ESDM: Harga energi geothermal masih mahal



JAKARTA. Indonesia memiliki potensi pemanfaatan energi panas bumi besar, namun masih terkendala harga yang tidak kompetitif. Hal itu disampaikan Wakil Menteri Energi dan Sumber Daya Mineral, Arcandra Tahar ketika dalam rilis yang diterima KONTAN, Minggu (8/1).

Sesuai Cetak Biru Perencanaan Energi 2005-2025, pada 2025 peran minyak dalam bauran energi dikurangi hingga 30%, sementara penggunaan panas bumi akan dinaikkan. Dengan demikian diharapkan, pembangkit tenaga listrik panas bumi dapat menyumbang 9.500 MW. “Pada posisi 2025, semua sumber energi akan memberikan kontribusi kurang lebih seimbang,” ujar Arcandra. 

Tantangannya, lanjut Acandra, bagaimana membuat harga listrik panas bumi lebih kompetitif dibanding sumber energi lain. “Hal ini menjadi satu hal yang harus kita pikirkan bersama untuk jalan keluarnya,” tutur Arcandra. 


Menurut data Badan Geologi Departemen Energi dan Sumber Daya Mineral (ESDM), total potensi panas bumi di Tanah Air mencapai 29 GWe dan menyebar di 265 lokasi.

Potensi besar itu membuat 40% sumber daya panas bumi dunia berada di Indonesia. Jika potensi itu diwujudkan, terjadi penghematan bahan bakar minyak (BBM) 1,2 juta barel per hari. 

Maka itu Archandra menyebut energi geothermal ini merupakan kearifan lokal yang memiliki tingkat keandalan produksi stabil dan tidak terpengaruh cuaca. “Kestabilan ini membuat listrik dari panas bumi bisa menjadi base load penyediaan listrik bagi masyarakat oleh PLN,” tegas Arcandra. 

Sebagai base load, ketika penggunaan listrik berada pada titik terendah, misalnya lebaran, maka Pembangkit Listrik Tenaga Panas bumi (PLTP) tetap hadir dengan kapasitas penuh.
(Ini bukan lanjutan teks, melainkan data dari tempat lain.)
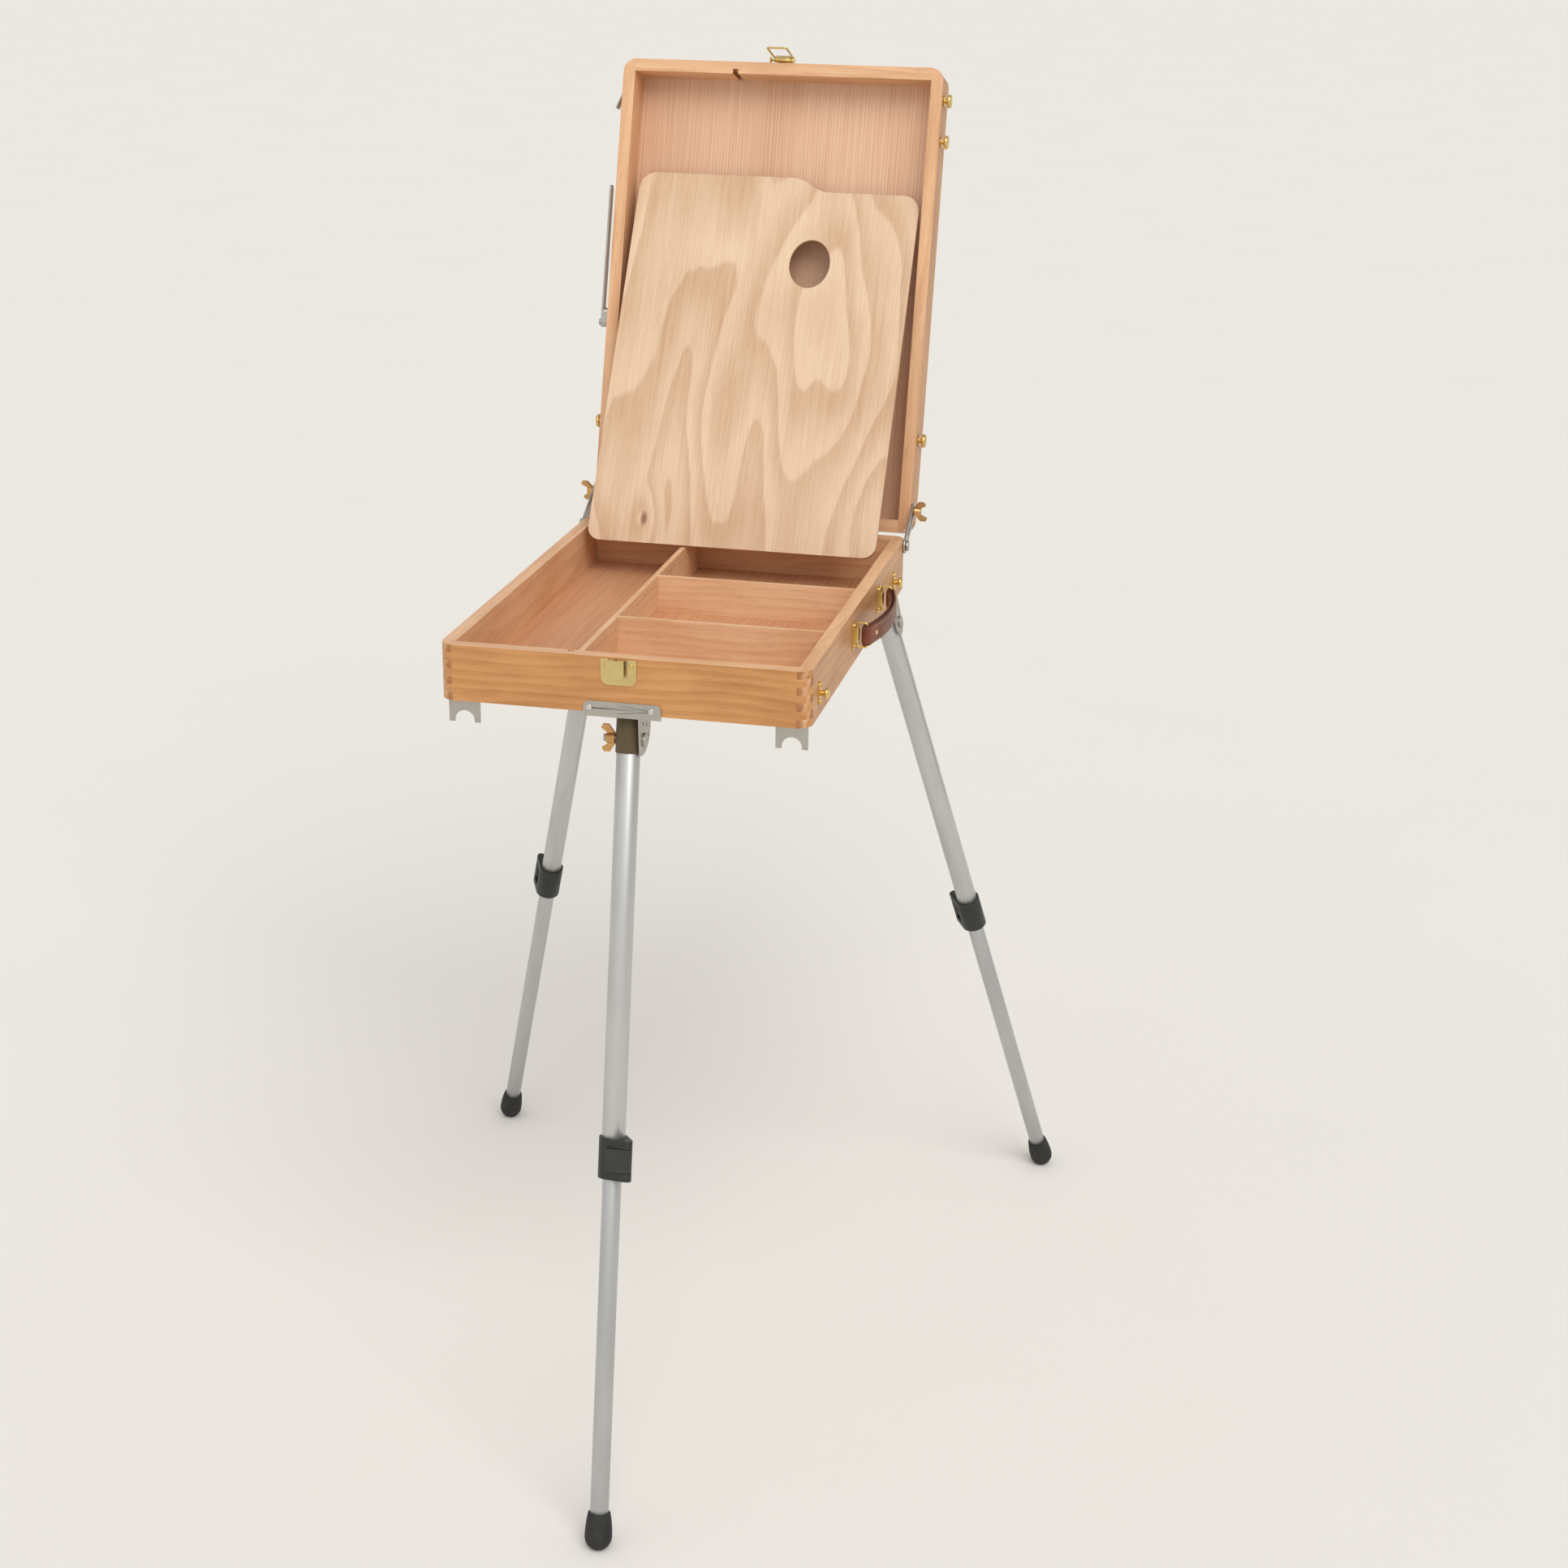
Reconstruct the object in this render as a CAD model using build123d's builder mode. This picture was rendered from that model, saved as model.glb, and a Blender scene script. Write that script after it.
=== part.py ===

Sedangkan pembangkit yang menggunakan BBM dan batubara dimatikan. 

Sementara itu, Direktur Operasi PGE Ali Mundakir, menyampaikan, sampai akhir 2016 kapasitas terpasang yang dimiliki PGE sebesar 537 MW setara listrik. Dari 14 WKP, terdapat empat area yang sudah berproduksi secara operasi sendiri (own operation), yaitu Area Kamojang (Jawa Barat), Sibayak (Sumatera Utara), Lahendong (Sulawesi Utara), dan Ulubelu (Lampung).  

Sedangkan 5 WKP lain dioperasikan dengan mitra, meliputi WKP Sarulla (Sumatera Utara), Gunung Salak, Darajat, Wayang Windu, ketiganya di Jawa Barat, dan Bedugul di Bali. 

Ali menambahkan, Area Kamojang merupakan area panas bumi pertama di Indonesia yang diproduksikan secara komersial.

“Pada 1978 berhasil dibangun PLTP Monoblok dengan kapasitas 250 kWe, yang diresmikan Menteri Pertambangan dan Energi saat itu, Subroto,” ujar Ali. 

Produksi secara komersial di Kamojang dimulai sejak 1983 dengan beroperasi Kamojang Unit-1 (30 MW). Disusul Unit-2 dan Unit-3 pada 1987 dengan kapasitas masing-masing 55 MW. “Ketiga PLTP tersebut milik Indonesia Power, anak usaha PLN. Dengan demikian PGE menjual uap kepada IP,” jelas Ali. 

Sedangkan PLTP Kamojang Unit-4 yang mulai beroperasi 2008 (60 MW) dan PLTP Unit-5 (35 MW) yang mulai beroperasi 2015, dibangun dengan skema total project. Mulai dari tahapan eksplorasi dan pengembangan lapangan uap hingga pembangunan serta pengoperasian PLTP dilakukan PGE, “Listrik yang dihasilkan dijual ke PLN untuk didistribusikan kepada konsumen,” tambah Ali. Dengan demikian total kapasitas terpasang Area Kamojang sebesar 235 MW setara listrik, dan masuk ke dalam jaringan listrik tegangan tinggi 150 KV Jawa-Bali-Madura (Jamali). 

Ali menambahkan, Area Kamojang sudah enam kali secara berturut-turut meraih penghargaan Proper Emas dari Kementerian Lingkungan Hidup dan Kehutanan (KLHK) periode 2011-2016. “Hal itu menunjukkan dalam menjalankan usahanya, PGE Area Kamojang memperlihatkan kepedulian yang sangat tinggi  pada lingkungan dan pemberdayaan masyarakat sekitar,” lanjut Ali.